Il me semble que son caractère efficace s'avère assez facilement: si un concept, une théorie me permet de mieux comprendre, de saisir une réalité qui m'est extérieure, elle me permet d'améliorer ma connaissance du monde.
Ainsi l'hypothèse du proto-indo-européen, avec le corpus de règles établies par les indoeuropéanistes permet de mieux saisir les différents systèmes linguistiques en cause (grec, latin, sanskrit, germanique, etc.). Donc elle relève de la connaissance... en attendant qu'un autre système l'explique mieux.
De même, on peut prendre comme origine d'un repère dans l'espace le centre de la terre et décrire le mouvement du soleil et des planètes du système solaire avec ce point O-là. Mais la description sera extraordinairement compliquée, et prendre le soleil comme origine donne un système beaucoup plus intelligible, donc plus "vrai". De sorte que d'une certaine façon la théorie la plus vraie est la théorie la plus simple.

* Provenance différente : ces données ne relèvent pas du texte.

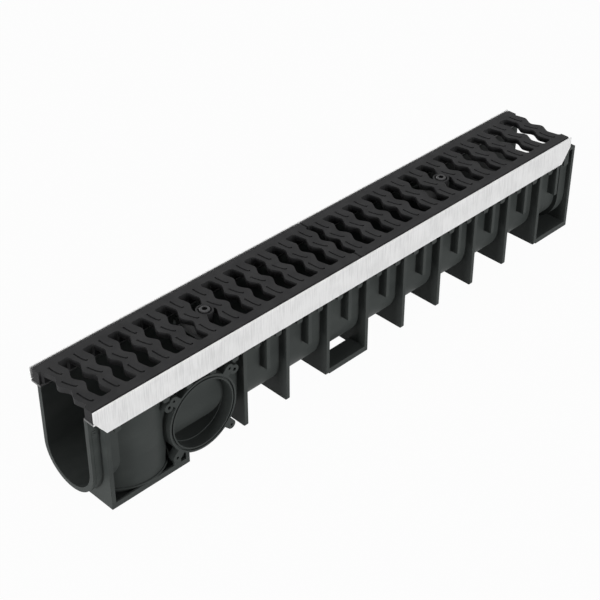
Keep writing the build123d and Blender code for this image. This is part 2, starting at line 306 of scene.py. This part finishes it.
def buildGalvanisedRail():
    # sheet steel whose rolling grain runs up the leg, so the streaks are upright
    look = railLook
    material, tree, output = newMaterial("galvanisedRail")
    drift, grain = grainIn(tree, look["grainSize"], look["streakSize"], look["stretch"])
    patch = grainIn(tree, look["grainSize"], look["patchSize"])[0]
    streaks = mathNode(tree, "MULTIPLY", drift, 1 - look["patchShare"])
    mixed = mathNode(tree, "MULTIPLY_ADD", patch, look["patchShare"], streaks)
    bump = grainBump(tree, grain, look)
    # the ledge under the gratings and the inside face of the leg get a dark grey: painted shade
    # where the gratings keep the light off, so the metal there does not mirror the white surround
    place = addNode(tree, "ShaderNodeSeparateXYZ",
                    {0: addNode(tree, "ShaderNodeTexCoord").outputs["Object"]})
    inside = mathNode(tree, "LESS_THAN", mathNode(tree, "ABSOLUTE", place.outputs["Y"]),
                      look["legInside"])
    ledgeShadeMask = mathNode(tree, "MULTIPLY", inside,
                       mathNode(tree, "LESS_THAN", place.outputs["Z"], look["ledgeTop"]))
    brushed = rampBetween(tree, mixed, look["dark"], look["light"], *look["contrast"])
    colour = addNode(tree, "ShaderNodeMix", {0: ledgeShadeMask, 6: brushed, 7: (*look["paintedLedgeShade"], 1)},
                     data_type="RGBA")
    shader = addNode(tree, "ShaderNodeBsdfPrincipled",
                     {"Base Color": colour.outputs[2],
                      "Roughness": rangeOf(tree, drift, look["roughLow"], look["roughHigh"]),
                      "Normal": bump, "Metallic": look["metallic"]})
    tree.links.new(shader.outputs[0], output.inputs["Surface"])
    return material


galvanisedRail = buildGalvanisedRail()
for rail in ("edge_rail_front", "edge_rail_back"):
    finishNode(rail, galvanisedRail)
print("edge rails done")


# cast gratings

ironLook = dict(dark=(0.024, 0.024, 0.025), light=(0.037, 0.037, 0.038),
                roughLow=0.52, roughHigh=0.68, edgeRound=0.0008, gloss=0.12,
                grainSize=0.0008, driftSize=0.03, bumpStrength=0.22, bumpDepth=0.0003)


def buildGratingIron():
    look = ironLook
    material, tree, output = newMaterial("gratingIron")
    drift, grain = grainIn(tree, look["grainSize"], look["driftSize"])
    edge = addNode(tree, "ShaderNodeBevel", {"Radius": look["edgeRound"]}, samples=4)
    bump = grainBump(tree, grain, look, edge.outputs[0])
    shader = addNode(tree, "ShaderNodeBsdfPrincipled",
                     {"Base Color": rampBetween(tree, drift, look["dark"], look["light"]),
                      "Roughness": rangeOf(tree, grain, look["roughLow"], look["roughHigh"]),
                      "Normal": bump, "Specular IOR Level": look["gloss"]})
    tree.links.new(shader.outputs[0], output.inputs["Surface"])
    return material


# short bent grooves in the lands between the slots, three to a land: each is a Bezier stroke
# given by its start, two handles and end, as X and Y from the land's middle

grooveLook = dict(landPitch=0.0422, landCount=12, width=0.0030, depth=0.0018, sides=8, steps=8,
                  upper=((-0.0010, 0.0485), (-0.0020, 0.0390),
                         (0.0008, 0.0195), (0.0046, 0.0262)),
                  middle=((-0.0062, 0.0130), (-0.0050, 0.0040),
                          (0.0008, -0.0135), (0.0032, -0.0075)),
                  lower=((-0.0066, -0.0200), (-0.0072, -0.0300),
                         (-0.0052, -0.0530), (0.0008, -0.0455)))


def buildGrooves():
    # cuts the grooves of one grating into its top, from one land's set laid along the lands
    look = grooveLook
    tree = bpy.data.node_groups.new("landGrooves", "GeometryNodeTree")
    addSocket(tree, "Grating", "INPUT", "NodeSocketGeometry")
    addSocket(tree, "Middle", "INPUT", "NodeSocketVector")
    addSocket(tree, "Land Pitch", "INPUT", "NodeSocketFloat", look["landPitch"])
    addSocket(tree, "Land Count", "INPUT", "NodeSocketInt", look["landCount"])
    addSocket(tree, "Width", "INPUT", "NodeSocketFloat", look["width"])
    addSocket(tree, "Depth", "INPUT", "NodeSocketFloat", look["depth"])
    addSocket(tree, "Finish", "INPUT", "NodeSocketMaterial")
    addSocket(tree, "Grating", "OUTPUT", "NodeSocketGeometry")
    groupIn = tree.nodes.new("NodeGroupInput").outputs
    groupOut = tree.nodes.new("NodeGroupOutput")
    # a round profile whose middle is raised so that it reaches down by the depth alone
    lift = mathNode(tree, "SUBTRACT", mathNode(tree, "MULTIPLY", groupIn["Width"], 0.5),
                    groupIn["Depth"])
    profile = addNode(tree, "GeometryNodeCurvePrimitiveCircle",
                      {"Resolution": look["sides"],
                       "Radius": mathNode(tree, "MULTIPLY", groupIn["Width"], 0.5)})
    joined = tree.nodes.new("GeometryNodeJoinGeometry")
    for stroke in ("lower", "middle", "upper"):
        start, first, second, end = look[stroke]
        path = addNode(tree, "GeometryNodeCurvePrimitiveBezierSegment",
                       {"Resolution": look["steps"], "Start": (*start, 0),
                        "Start Handle": (*first, 0), "End Handle": (*second, 0),
                        "End": (*end, 0)})
        tube = addNode(tree, "GeometryNodeCurveToMesh",
                       {"Curve": path.outputs["Curve"], "Profile Curve": profile.outputs["Curve"],
                        "Fill Caps": True})
        tree.links.new(tube.outputs["Mesh"], joined.inputs[0])
    half = mathNode(tree, "MULTIPLY", mathNode(tree, "SUBTRACT", groupIn["Land Count"], 1.0), -0.5)
    firstLand = addNode(tree, "ShaderNodeCombineXYZ",
                        {"X": mathNode(tree, "MULTIPLY", half, groupIn["Land Pitch"]), "Z": lift})
    start = addNode(tree, "ShaderNodeVectorMath",
                    {0: groupIn["Middle"], 1: firstLand.outputs[0]}, operation="ADD")
    step = addNode(tree, "ShaderNodeCombineXYZ", {"X": groupIn["Land Pitch"]})
    lands = addNode(tree, "GeometryNodeMeshLine",
                    {"Count": groupIn["Land Count"], "Start Location": start.outputs[0],
                     "Offset": step.outputs[0]}, mode="OFFSET")
    laid = addNode(tree, "GeometryNodeInstanceOnPoints",
                   {"Points": lands.outputs["Mesh"], "Instance": joined.outputs[0]})
    cutters = addNode(tree, "GeometryNodeRealizeInstances", {"Geometry": laid.outputs[0]})
    cut = addNode(tree, "GeometryNodeMeshBoolean", {"Mesh 1": groupIn["Grating"]},
                  operation="DIFFERENCE", solver="EXACT")
    tree.links.new(cutters.outputs[0], cut.inputs["Mesh 2"])
    whole = addNode(tree, "GeometryNodeRealizeInstances", {"Geometry": cut.outputs["Mesh"]})
    finished = addNode(tree, "GeometryNodeSetMaterial",
                       {"Geometry": whole.outputs[0], "Material": groupIn["Finish"]})
    tree.links.new(finished.outputs[0], groupOut.inputs[0])
    return tree


gratingIron = buildGratingIron()
landGrooves = buildGrooves()
for grating in ("grating_near", "grating_far"):
    finishNode(grating, gratingIron)
    piece = mergedCopy(grating, grating + "_grooved")
    low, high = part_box(grating)
    modifier = piece.modifiers.new("grooves", "NODES")
    modifier.node_group = landGrooves
    setInputs(modifier, {"Middle": ((low[0] + high[0]) / 2, 0, high[2]),
                         "Land Pitch": grooveLook["landPitch"],
                         "Land Count": grooveLook["landCount"],
                         "Width": grooveLook["width"], "Depth": grooveLook["depth"],
                         "Finish": gratingIron})
    settle(piece)
    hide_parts(grating)
    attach(piece, "root")
    print(grating, "grooved:", len(piece.data.polygons), "faces")


# crossbars and bolts

platedGrain = dict(grainSize=0.0006, driftSize=0.012, bumpStrength=0.15, bumpDepth=0.0001)
barLook = dict(dark=(0.052, 0.054, 0.054), light=(0.088, 0.089, 0.089), roughLow=0.42,
               roughHigh=0.6, metallic=0.5, **platedGrain)
boltLook = dict(dark=(0.032, 0.032, 0.033), light=(0.056, 0.056, 0.058), roughLow=0.36,
                roughHigh=0.52, metallic=0.5, **platedGrain)


def buildPlatedSteel(name, look):
    material, tree, output = newMaterial(name)
    drift, grain = grainIn(tree, look["grainSize"], look["driftSize"])
    bump = grainBump(tree, grain, look)
    shader = addNode(tree, "ShaderNodeBsdfPrincipled",
                     {"Base Color": rampBetween(tree, drift, look["dark"], look["light"]),
                      "Roughness": rangeOf(tree, grain, look["roughLow"], look["roughHigh"]),
                      "Normal": bump, "Metallic": look["metallic"]})
    tree.links.new(shader.outputs[0], output.inputs["Surface"])
    return material


barSteel = buildPlatedSteel("barSteel", barLook)
boltSteel = buildPlatedSteel("boltSteel", boltLook)
for end in ("near", "far"):
    finishNode("crossbar_" + end, barSteel)
    finishNode("grating_bolt_" + end, boltSteel)
print("crossbars and bolts done")


# floor, lights and camera

studio = dict(floorSize=14.0, floorColour=(0.45, 0.45, 0.45), floorGlow=0.97, worldStrength=0.14,
              keyPlace=(0.30, -5.0, 1.15), keySize=1.8, keyPower=121.0,
              topPlace=(0.2, 0.6, 3.0), topSize=2.4, topPower=26.0,
              endPlace=(-3.2, -0.12, 0.40), endSize=1.2, endPower=56.0,
              backPlace=(0.4, 5.0, 1.2), backSize=2.0, backPower=55.0,
              lampAim=(0, 0, 0.1))
camera = dict(place=(-1.33796, -1.27798, 1.40349), aim=(-0.06102, 0.01096, 0.090),
              lens=89.341, sensor=36, clip=(0.05, 60))


def whiteRays(tree):
    # 1 where a ray comes from the camera, a gloss or through glass, for a white surround
    path = addNode(tree, "ShaderNodeLightPath")
    first = mathNode(tree, "MAXIMUM", path.outputs["Is Camera Ray"], path.outputs["Is Glossy Ray"])
    return mathNode(tree, "MAXIMUM", first, path.outputs["Is Transmission Ray"])


def buildFloor():
    size = studio["floorSize"] / 2
    mesh = bpy.data.meshes.new("floor")
    corners = [(-size, -size, 0), (size, -size, 0), (size, size, 0), (-size, size, 0)]
    mesh.from_pydata(corners, [], [(0, 1, 2, 3)])
    floor = bpy.data.objects.new("floor", mesh)
    bpy.context.scene.collection.objects.link(floor)
    material, tree, output = newMaterial("paleFloor")
    matte = addNode(tree, "ShaderNodeBsdfDiffuse", {"Color": (*studio["floorColour"], 1)})
    glow = addNode(tree, "ShaderNodeEmission", {"Color": (1, 1, 1, 1), "Strength": 1.0})
    share = mathNode(tree, "MULTIPLY", whiteRays(tree), studio["floorGlow"])
    mix = addNode(tree, "ShaderNodeMixShader", {0: share, 1: matte.outputs[0], 2: glow.outputs[0]})
    tree.links.new(mix.outputs[0], output.inputs["Surface"])
    mesh.materials.append(material)


def buildWorld():
    world = bpy.data.worlds.new("studioWorld")
    world.use_nodes = True
    tree = world.node_tree
    tree.nodes.clear()
    output = tree.nodes.new("ShaderNodeOutputWorld")
    soft = addNode(tree, "ShaderNodeBackground",
                   {"Color": (1, 1, 1, 1), "Strength": studio["worldStrength"]})
    white = addNode(tree, "ShaderNodeBackground", {"Color": (1, 1, 1, 1), "Strength": 1.0})
    mix = addNode(tree, "ShaderNodeMixShader",
                  {0: whiteRays(tree), 1: soft.outputs[0], 2: white.outputs[0]})
    tree.links.new(mix.outputs[0], output.inputs["Surface"])
    bpy.context.scene.world = world


def aimAt(thing, place, target):
    thing.location = place
    thing.rotation_mode = "QUATERNION"
    thing.rotation_quaternion = (Vector(target) - Vector(place)).to_track_quat("-Z", "Y")


def addSoftLight(side):
    lamp = bpy.data.lights.new(side + "Light", "AREA")
    lamp.shape = "DISK"
    lamp.size = studio[side + "Size"]
    lamp.energy = studio[side + "Power"]
    light = bpy.data.objects.new(side + "Light", lamp)
    bpy.context.scene.collection.objects.link(light)
    aimAt(light, studio[side + "Place"], studio["lampAim"])


def buildCamera():
    lens = bpy.data.cameras.new("photoCamera")
    lens.sensor_width = camera["sensor"]
    lens.lens = camera["lens"]
    lens.clip_start, lens.clip_end = camera["clip"]
    view = bpy.data.objects.new("photoCamera", lens)
    bpy.context.scene.collection.objects.link(view)
    aimAt(view, camera["place"], camera["aim"])
    bpy.context.scene.camera = view


buildFloor()
buildWorld()
for side in ("key", "top", "end", "back"):
    addSoftLight(side)
buildCamera()
bpy.context.scene.view_settings.view_transform = "Standard"
print("studio and camera done")
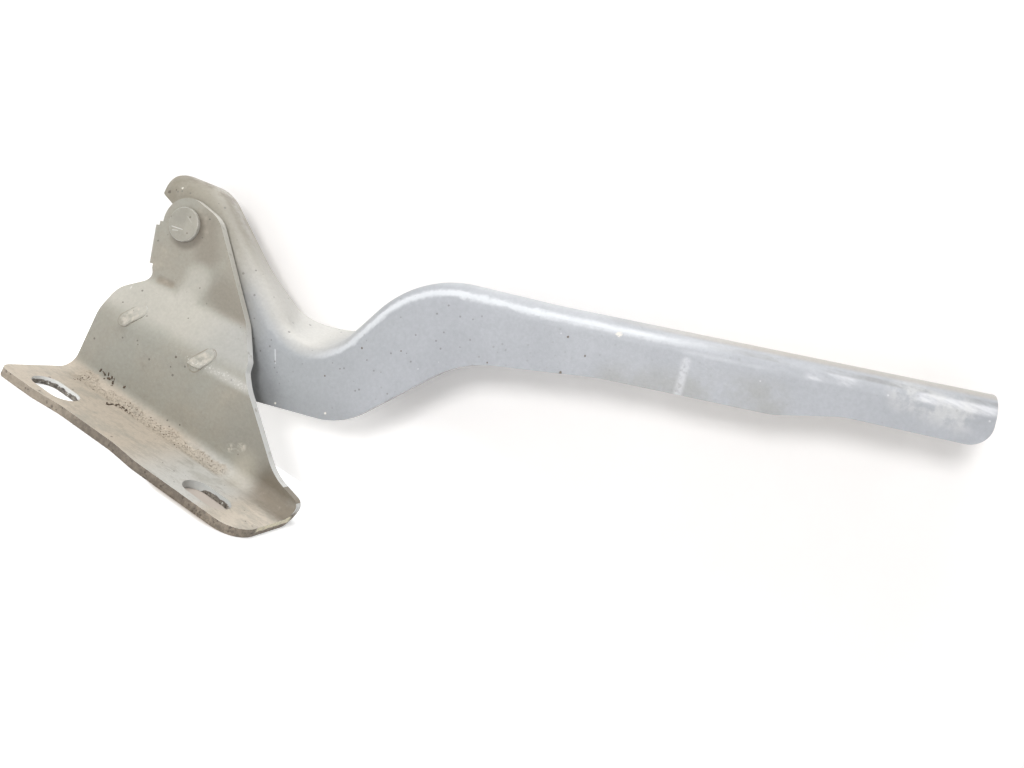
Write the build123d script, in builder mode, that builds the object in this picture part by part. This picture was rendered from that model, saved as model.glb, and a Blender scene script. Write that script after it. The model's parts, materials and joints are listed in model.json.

Ainsi, si j'ai compris quelque chose à cette histoire de rasoir d'Ockham, en y entendant "ce qui est plus simple est plus vrai" — ce qui est peu vraisemblable —, elle se tient parce que la vérité tient au moins autant de l'intellectus que de la res.
Autrement dit, tout science qui se tient est intrinsèquement une didactique, et il ne saurait exister de "transposition didactique".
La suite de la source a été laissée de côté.